Below is a block of data; give all of it again word for word.

(begin)

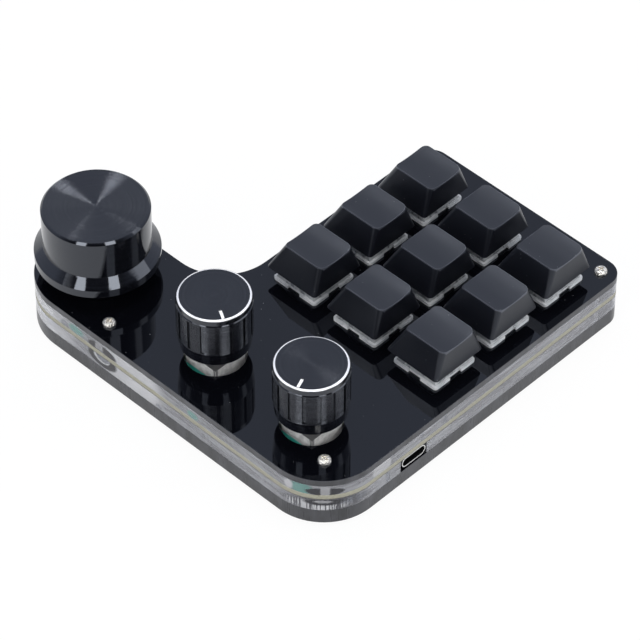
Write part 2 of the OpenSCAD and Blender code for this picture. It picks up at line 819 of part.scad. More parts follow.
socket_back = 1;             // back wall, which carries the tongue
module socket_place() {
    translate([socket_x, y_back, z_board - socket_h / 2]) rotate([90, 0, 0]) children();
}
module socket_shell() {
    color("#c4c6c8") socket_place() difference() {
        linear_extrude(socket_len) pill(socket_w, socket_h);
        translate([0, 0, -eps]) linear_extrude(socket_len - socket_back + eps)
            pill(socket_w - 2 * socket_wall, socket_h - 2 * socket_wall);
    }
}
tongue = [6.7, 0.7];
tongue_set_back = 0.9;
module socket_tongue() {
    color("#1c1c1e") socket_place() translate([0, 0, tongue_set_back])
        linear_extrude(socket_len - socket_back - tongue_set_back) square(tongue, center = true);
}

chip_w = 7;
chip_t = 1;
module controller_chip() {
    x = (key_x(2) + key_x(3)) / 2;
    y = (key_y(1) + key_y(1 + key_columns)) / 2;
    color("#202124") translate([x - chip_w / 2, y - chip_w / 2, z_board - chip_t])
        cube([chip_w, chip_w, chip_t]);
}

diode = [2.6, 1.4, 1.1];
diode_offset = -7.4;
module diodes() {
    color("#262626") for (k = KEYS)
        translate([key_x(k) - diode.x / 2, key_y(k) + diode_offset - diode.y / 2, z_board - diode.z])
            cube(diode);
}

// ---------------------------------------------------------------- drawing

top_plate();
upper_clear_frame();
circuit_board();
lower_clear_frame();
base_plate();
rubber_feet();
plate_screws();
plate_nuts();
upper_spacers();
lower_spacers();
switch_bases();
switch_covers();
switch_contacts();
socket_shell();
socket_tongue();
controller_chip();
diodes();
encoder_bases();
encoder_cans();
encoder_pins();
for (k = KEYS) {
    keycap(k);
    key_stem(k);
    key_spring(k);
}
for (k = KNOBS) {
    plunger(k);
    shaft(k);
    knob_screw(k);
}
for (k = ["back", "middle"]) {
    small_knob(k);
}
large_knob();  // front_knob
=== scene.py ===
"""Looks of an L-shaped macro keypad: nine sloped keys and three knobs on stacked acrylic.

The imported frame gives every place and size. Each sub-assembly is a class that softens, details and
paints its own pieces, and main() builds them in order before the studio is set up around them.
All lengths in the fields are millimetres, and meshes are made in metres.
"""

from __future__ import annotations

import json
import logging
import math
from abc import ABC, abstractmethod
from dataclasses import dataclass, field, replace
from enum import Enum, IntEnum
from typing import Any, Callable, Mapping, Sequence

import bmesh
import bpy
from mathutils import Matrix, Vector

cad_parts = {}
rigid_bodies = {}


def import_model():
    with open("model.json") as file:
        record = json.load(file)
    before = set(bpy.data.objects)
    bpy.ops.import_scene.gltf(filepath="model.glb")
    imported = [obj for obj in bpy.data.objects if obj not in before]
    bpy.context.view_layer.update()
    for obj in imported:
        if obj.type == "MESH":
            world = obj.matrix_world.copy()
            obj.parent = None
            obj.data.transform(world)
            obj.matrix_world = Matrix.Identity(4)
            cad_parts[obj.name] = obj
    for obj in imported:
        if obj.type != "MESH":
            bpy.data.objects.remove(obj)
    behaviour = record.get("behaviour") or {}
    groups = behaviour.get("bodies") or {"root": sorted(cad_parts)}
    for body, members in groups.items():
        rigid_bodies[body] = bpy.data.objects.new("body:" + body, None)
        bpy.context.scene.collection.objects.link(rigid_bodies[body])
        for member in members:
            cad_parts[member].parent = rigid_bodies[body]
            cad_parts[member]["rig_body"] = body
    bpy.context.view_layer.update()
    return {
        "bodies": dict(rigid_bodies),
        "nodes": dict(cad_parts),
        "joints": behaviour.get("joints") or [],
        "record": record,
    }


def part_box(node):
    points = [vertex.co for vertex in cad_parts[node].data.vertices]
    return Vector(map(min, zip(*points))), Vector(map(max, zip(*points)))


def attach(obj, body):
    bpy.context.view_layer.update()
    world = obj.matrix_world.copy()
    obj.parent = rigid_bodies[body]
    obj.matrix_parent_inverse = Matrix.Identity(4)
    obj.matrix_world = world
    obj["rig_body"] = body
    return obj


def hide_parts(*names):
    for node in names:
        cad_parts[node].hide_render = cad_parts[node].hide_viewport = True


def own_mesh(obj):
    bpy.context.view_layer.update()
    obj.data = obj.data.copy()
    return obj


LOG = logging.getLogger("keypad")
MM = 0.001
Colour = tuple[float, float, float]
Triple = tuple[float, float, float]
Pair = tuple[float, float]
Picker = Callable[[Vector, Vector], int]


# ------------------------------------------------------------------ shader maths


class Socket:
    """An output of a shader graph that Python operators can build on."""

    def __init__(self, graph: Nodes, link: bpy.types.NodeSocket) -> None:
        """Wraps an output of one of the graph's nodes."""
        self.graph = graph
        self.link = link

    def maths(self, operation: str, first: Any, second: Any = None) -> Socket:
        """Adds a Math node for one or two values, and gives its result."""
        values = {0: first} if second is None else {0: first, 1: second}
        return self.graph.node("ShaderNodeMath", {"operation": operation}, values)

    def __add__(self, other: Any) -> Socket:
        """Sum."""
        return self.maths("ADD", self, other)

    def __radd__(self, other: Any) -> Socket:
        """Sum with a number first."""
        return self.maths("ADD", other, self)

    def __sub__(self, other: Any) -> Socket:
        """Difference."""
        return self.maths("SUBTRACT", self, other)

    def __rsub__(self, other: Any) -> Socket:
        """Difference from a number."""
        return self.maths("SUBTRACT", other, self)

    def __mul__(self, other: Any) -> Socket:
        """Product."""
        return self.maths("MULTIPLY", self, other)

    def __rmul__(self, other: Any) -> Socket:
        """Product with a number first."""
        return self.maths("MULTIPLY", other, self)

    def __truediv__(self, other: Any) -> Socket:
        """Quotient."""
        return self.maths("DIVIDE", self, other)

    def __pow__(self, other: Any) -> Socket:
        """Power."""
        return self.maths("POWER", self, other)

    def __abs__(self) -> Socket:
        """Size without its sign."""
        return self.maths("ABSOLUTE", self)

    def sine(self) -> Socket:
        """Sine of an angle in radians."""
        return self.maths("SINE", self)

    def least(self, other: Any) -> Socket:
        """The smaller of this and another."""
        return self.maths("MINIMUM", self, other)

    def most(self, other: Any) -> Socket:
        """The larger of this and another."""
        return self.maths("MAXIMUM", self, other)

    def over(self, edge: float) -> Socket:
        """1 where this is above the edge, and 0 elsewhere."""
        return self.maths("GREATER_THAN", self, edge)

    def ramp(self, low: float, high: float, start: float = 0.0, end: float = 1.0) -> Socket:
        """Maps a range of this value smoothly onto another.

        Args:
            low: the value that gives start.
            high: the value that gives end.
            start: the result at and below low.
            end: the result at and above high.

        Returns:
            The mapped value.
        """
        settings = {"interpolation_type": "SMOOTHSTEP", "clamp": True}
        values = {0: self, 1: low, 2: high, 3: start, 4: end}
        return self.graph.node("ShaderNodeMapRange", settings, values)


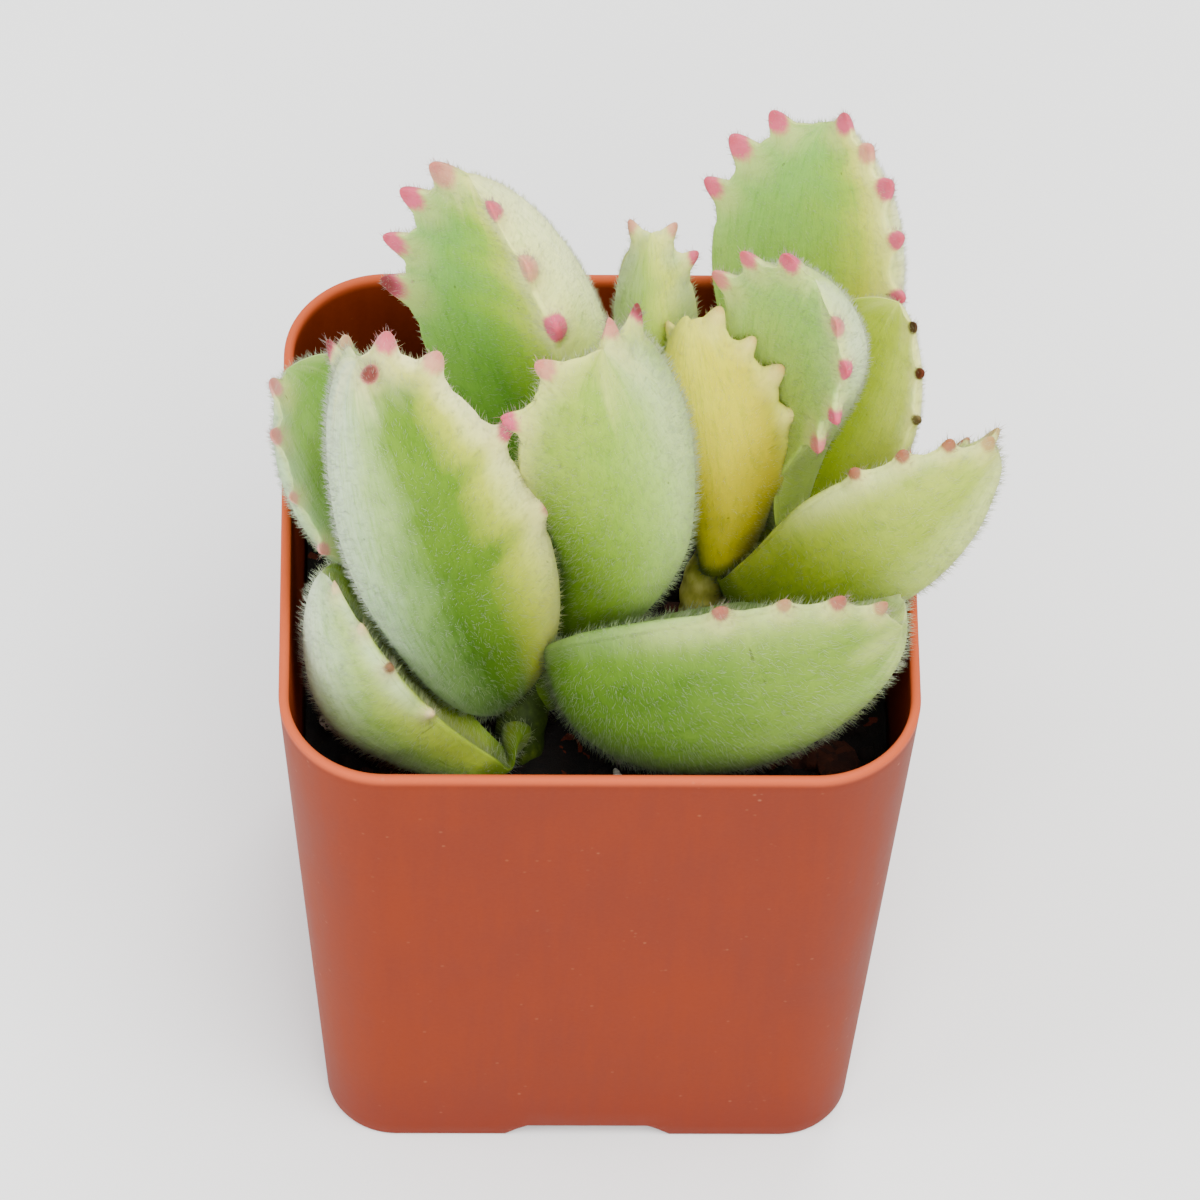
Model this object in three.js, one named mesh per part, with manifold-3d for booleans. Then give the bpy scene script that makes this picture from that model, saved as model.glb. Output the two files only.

(end)

ANSWER TO THE EXERCISE:
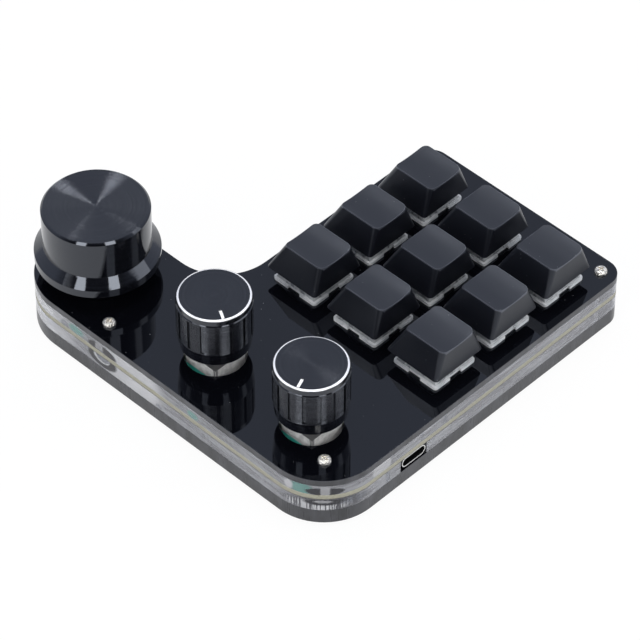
Write part 2 of the OpenSCAD and Blender code for this picture. It picks up at line 819 of part.scad. More parts follow.
socket_back = 1;             // back wall, which carries the tongue
module socket_place() {
    translate([socket_x, y_back, z_board - socket_h / 2]) rotate([90, 0, 0]) children();
}
module socket_shell() {
    color("#c4c6c8") socket_place() difference() {
        linear_extrude(socket_len) pill(socket_w, socket_h);
        translate([0, 0, -eps]) linear_extrude(socket_len - socket_back + eps)
            pill(socket_w - 2 * socket_wall, socket_h - 2 * socket_wall);
    }
}
tongue = [6.7, 0.7];
tongue_set_back = 0.9;
module socket_tongue() {
    color("#1c1c1e") socket_place() translate([0, 0, tongue_set_back])
        linear_extrude(socket_len - socket_back - tongue_set_back) square(tongue, center = true);
}

chip_w = 7;
chip_t = 1;
module controller_chip() {
    x = (key_x(2) + key_x(3)) / 2;
    y = (key_y(1) + key_y(1 + key_columns)) / 2;
    color("#202124") translate([x - chip_w / 2, y - chip_w / 2, z_board - chip_t])
        cube([chip_w, chip_w, chip_t]);
}

diode = [2.6, 1.4, 1.1];
diode_offset = -7.4;
module diodes() {
    color("#262626") for (k = KEYS)
        translate([key_x(k) - diode.x / 2, key_y(k) + diode_offset - diode.y / 2, z_board - diode.z])
            cube(diode);
}

// ---------------------------------------------------------------- drawing

top_plate();
upper_clear_frame();
circuit_board();
lower_clear_frame();
base_plate();
rubber_feet();
plate_screws();
plate_nuts();
upper_spacers();
lower_spacers();
switch_bases();
switch_covers();
switch_contacts();
socket_shell();
socket_tongue();
controller_chip();
diodes();
encoder_bases();
encoder_cans();
encoder_pins();
for (k = KEYS) {
    keycap(k);
    key_stem(k);
    key_spring(k);
}
for (k = KNOBS) {
    plunger(k);
    shaft(k);
    knob_screw(k);
}
for (k = ["back", "middle"]) {
    small_knob(k);
}
large_knob();  // front_knob
=== scene.py ===
"""Looks of an L-shaped macro keypad: nine sloped keys and three knobs on stacked acrylic.

The imported frame gives every place and size. Each sub-assembly is a class that softens, details and
paints its own pieces, and main() builds them in order before the studio is set up around them.
All lengths in the fields are millimetres, and meshes are made in metres.
"""

from __future__ import annotations

import json
import logging
import math
from abc import ABC, abstractmethod
from dataclasses import dataclass, field, replace
from enum import Enum, IntEnum
from typing import Any, Callable, Mapping, Sequence

import bmesh
import bpy
from mathutils import Matrix, Vector

cad_parts = {}
rigid_bodies = {}


def import_model():
    with open("model.json") as file:
        record = json.load(file)
    before = set(bpy.data.objects)
    bpy.ops.import_scene.gltf(filepath="model.glb")
    imported = [obj for obj in bpy.data.objects if obj not in before]
    bpy.context.view_layer.update()
    for obj in imported:
        if obj.type == "MESH":
            world = obj.matrix_world.copy()
            obj.parent = None
            obj.data.transform(world)
            obj.matrix_world = Matrix.Identity(4)
            cad_parts[obj.name] = obj
    for obj in imported:
        if obj.type != "MESH":
            bpy.data.objects.remove(obj)
    behaviour = record.get("behaviour") or {}
    groups = behaviour.get("bodies") or {"root": sorted(cad_parts)}
    for body, members in groups.items():
        rigid_bodies[body] = bpy.data.objects.new("body:" + body, None)
        bpy.context.scene.collection.objects.link(rigid_bodies[body])
        for member in members:
            cad_parts[member].parent = rigid_bodies[body]
            cad_parts[member]["rig_body"] = body
    bpy.context.view_layer.update()
    return {
        "bodies": dict(rigid_bodies),
        "nodes": dict(cad_parts),
        "joints": behaviour.get("joints") or [],
        "record": record,
    }


def part_box(node):
    points = [vertex.co for vertex in cad_parts[node].data.vertices]
    return Vector(map(min, zip(*points))), Vector(map(max, zip(*points)))


def attach(obj, body):
    bpy.context.view_layer.update()
    world = obj.matrix_world.copy()
    obj.parent = rigid_bodies[body]
    obj.matrix_parent_inverse = Matrix.Identity(4)
    obj.matrix_world = world
    obj["rig_body"] = body
    return obj


def hide_parts(*names):
    for node in names:
        cad_parts[node].hide_render = cad_parts[node].hide_viewport = True


def own_mesh(obj):
    bpy.context.view_layer.update()
    obj.data = obj.data.copy()
    return obj


LOG = logging.getLogger("keypad")
MM = 0.001
Colour = tuple[float, float, float]
Triple = tuple[float, float, float]
Pair = tuple[float, float]
Picker = Callable[[Vector, Vector], int]


# ------------------------------------------------------------------ shader maths


class Socket:
    """An output of a shader graph that Python operators can build on."""

    def __init__(self, graph: Nodes, link: bpy.types.NodeSocket) -> None:
        """Wraps an output of one of the graph's nodes."""
        self.graph = graph
        self.link = link

    def maths(self, operation: str, first: Any, second: Any = None) -> Socket:
        """Adds a Math node for one or two values, and gives its result."""
        values = {0: first} if second is None else {0: first, 1: second}
        return self.graph.node("ShaderNodeMath", {"operation": operation}, values)

    def __add__(self, other: Any) -> Socket:
        """Sum."""
        return self.maths("ADD", self, other)

    def __radd__(self, other: Any) -> Socket:
        """Sum with a number first."""
        return self.maths("ADD", other, self)

    def __sub__(self, other: Any) -> Socket:
        """Difference."""
        return self.maths("SUBTRACT", self, other)

    def __rsub__(self, other: Any) -> Socket:
        """Difference from a number."""
        return self.maths("SUBTRACT", other, self)

    def __mul__(self, other: Any) -> Socket:
        """Product."""
        return self.maths("MULTIPLY", self, other)

    def __rmul__(self, other: Any) -> Socket:
        """Product with a number first."""
        return self.maths("MULTIPLY", other, self)

    def __truediv__(self, other: Any) -> Socket:
        """Quotient."""
        return self.maths("DIVIDE", self, other)

    def __pow__(self, other: Any) -> Socket:
        """Power."""
        return self.maths("POWER", self, other)

    def __abs__(self) -> Socket:
        """Size without its sign."""
        return self.maths("ABSOLUTE", self)

    def sine(self) -> Socket:
        """Sine of an angle in radians."""
        return self.maths("SINE", self)

    def least(self, other: Any) -> Socket:
        """The smaller of this and another."""
        return self.maths("MINIMUM", self, other)

    def most(self, other: Any) -> Socket:
        """The larger of this and another."""
        return self.maths("MAXIMUM", self, other)

    def over(self, edge: float) -> Socket:
        """1 where this is above the edge, and 0 elsewhere."""
        return self.maths("GREATER_THAN", self, edge)

    def ramp(self, low: float, high: float, start: float = 0.0, end: float = 1.0) -> Socket:
        """Maps a range of this value smoothly onto another.

        Args:
            low: the value that gives start.
            high: the value that gives end.
            start: the result at and below low.
            end: the result at and above high.

        Returns:
            The mapped value.
        """
        settings = {"interpolation_type": "SMOOTHSTEP", "clamp": True}
        values = {0: self, 1: low, 2: high, 3: start, 4: end}
        return self.graph.node("ShaderNodeMapRange", settings, values)


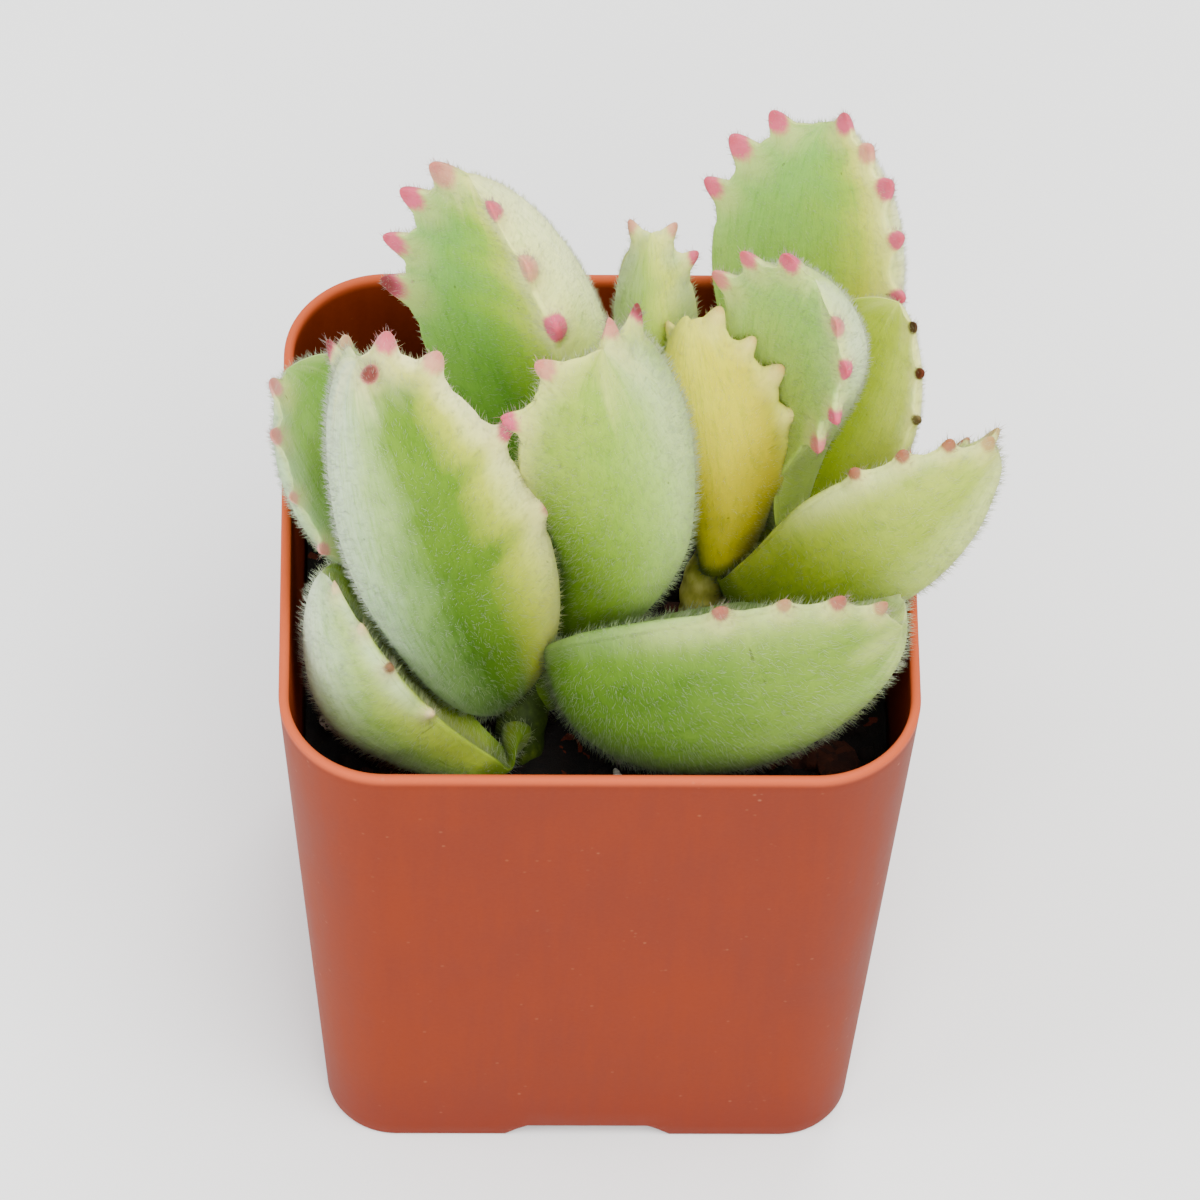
Model this object in three.js, one named mesh per part, with manifold-3d for booleans. Then give the bpy scene script that makes this picture from that model, saved as model.glb. Output the two files only.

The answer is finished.